Inspector of Jing Province (荊州刺史)
- In office ?–?
- Monarch: ?

Personal details
- Born: Unknown
- Died: Unknown
- Children: Xiahou Jun; Xiahou Zhuang;
- Parents: Xiahou Yuan (father); Lady Ding? (mother);
- Occupation: Military general and politician
- Courtesy name: Jiquan (季權)

= Xiahou Wei =

3rd-century Chinese official of the state of Cao Wei

Xiahou Wei (first half of 3rd century), courtesy name Jiquan, was a Chinese military general and politician of the state of Cao Wei during the Three Kingdoms period of China. He was the fourth son of Xiahou Yuan and a maternal great-grandfather of Emperor Yuan of the Eastern Jin dynasty, being the grandfather of Emperor Yuan's mother Xiahou Guangji.

==Life==
Xiahou Wei was the fourth son of Xiahou Yuan, a general who served under Cao Cao, the warlord who laid the foundation for the Cao Wei state in the late Eastern Han dynasty before the Three Kingdoms period. His mother, whose maiden family name could be Ding (丁), was a younger sister of one of Cao Cao's wives/concubines. Xiahou Wei was close friends with Cao Cao's sons, including Cao Pi and Cao Zhi. He also knew Yang Hu since young and felt that he was an extraordinary talent, so he advised his second brother Xiahou Ba to arrange a marriage between Yang Hu and Xiahou Ba's daughter. Yang Hu later became a famous general in the late Three Kingdoms period and the Jin dynasty (266–420).

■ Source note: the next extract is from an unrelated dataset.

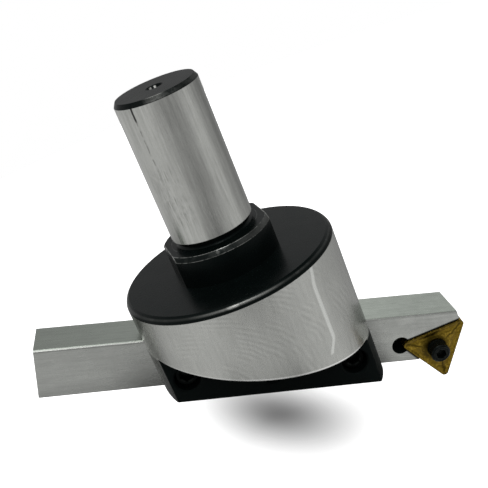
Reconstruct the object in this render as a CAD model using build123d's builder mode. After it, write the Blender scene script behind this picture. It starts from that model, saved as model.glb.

Xiahou Wei once met the fortune teller Zhu Jianping (朱建平), who told him, "You'll become a provincial governor by the age of 49, but you'll also encounter a major calamity. If you survive the calamity, you'll live up to 70 and will even become a ducal minister." Xiahou Wei consecutively served as the Inspector (刺史) of Jing and Yan provinces under the Cao Wei state before his 49th birthday. However, just as Zhu Jianping foretold, Xiahou Wei became critically ill by the end of the year. He thought that he would not survive, so he instructed his family to prepare for his funeral. To his surprise, he recovered from his illness towards the end of the 12th lunar month, so he threw a banquet on the eve of the Lunar New Year to celebrate. He told his guests, "I have recovered from my illness. When the sun rises tomorrow, I'll be 50 years old. I have survived the calamity that Zhu Jianping warned me about." After the banquet, he suddenly suffered a relapse and died of illness that night. According to his grandson Xiahou Zhan, Xiahou Wei was posthumously made a marquis with the posthumous name "Mu" (穆).

==Family==
Xiahou Wei had at least two sons. His first son, Xiahou Jun (夏侯駿; 240-299), courtesy name Zhangrong (长容), served as the Inspector (刺史) of Bing Province; Jun also married a daughter of Sima Liang. During Qi Wannian's rebellion, Xiahou Jun worked together with Sima Rong, Prince of Liang, to undermine Zhou Chu; Zhou was later killed in battle.

Xiahou Wei's second son, Xiahou Zhuang (夏侯莊), courtesy name Zhongrong (仲容), married Lady Yang (a daughter of Xin Xianying and cousin of Yang Huiyu) and served as the Administrator (太守) of Huainan Commandery (淮南郡). He was also enfeoffed as Marquis of Qingming Village (清明亭侯).

Xiahou Zhuang had at least two sons and one daughter. His first son, Xiahou Zhan (夏侯湛; 243 - 23 June 291), served as a Regular Mounted Attendant (散騎常侍) and as the Chancellor (相) of Nanyang State (南陽國). His second son, Xiahou Chun (夏侯淳), served as the Administrator of Yiyang Commandery (弋陽郡). Xiahou Chun's son, Xiahou Cheng (夏侯承), served as a Regular Mounted Attendant under the Eastern Jin dynasty. During the final years of Emperor Yuan's reign, Xiahou Cheng was Administrator of Nanping. He then joined an alliance of officials headed by Gan Zhuo against the powerful official and warlord Wang Dun. However, due to Gan's hesitation, the alliance was defeated and Xiahou Cheng was captured. Wang Dun wanted to execute Xiahou Cheng, but Xiahou Cheng's maternal cousin Wang Hao (王暠, also known as Wang Yi (王廙), and also Wang Dun's cousin) interceded on Cheng's behalf and Cheng was spared; Cheng was then made a Regular Mounted Attendant.

Xiahou Zhuang's daughter, Xiahou Guangji (夏侯光姬; died between August 307 and February 308), married the Western Jin dynasty prince Sima Jin (司馬覲; son of Sima Zhou) and gave birth to Sima Rui, the first emperor of the Eastern Jin dynasty.

Xiahou Zhuang may have another daughter, who was the mother of Wang Yi (王廙; 276 - 4 November 322), who was an uncle of Wang Xizhi.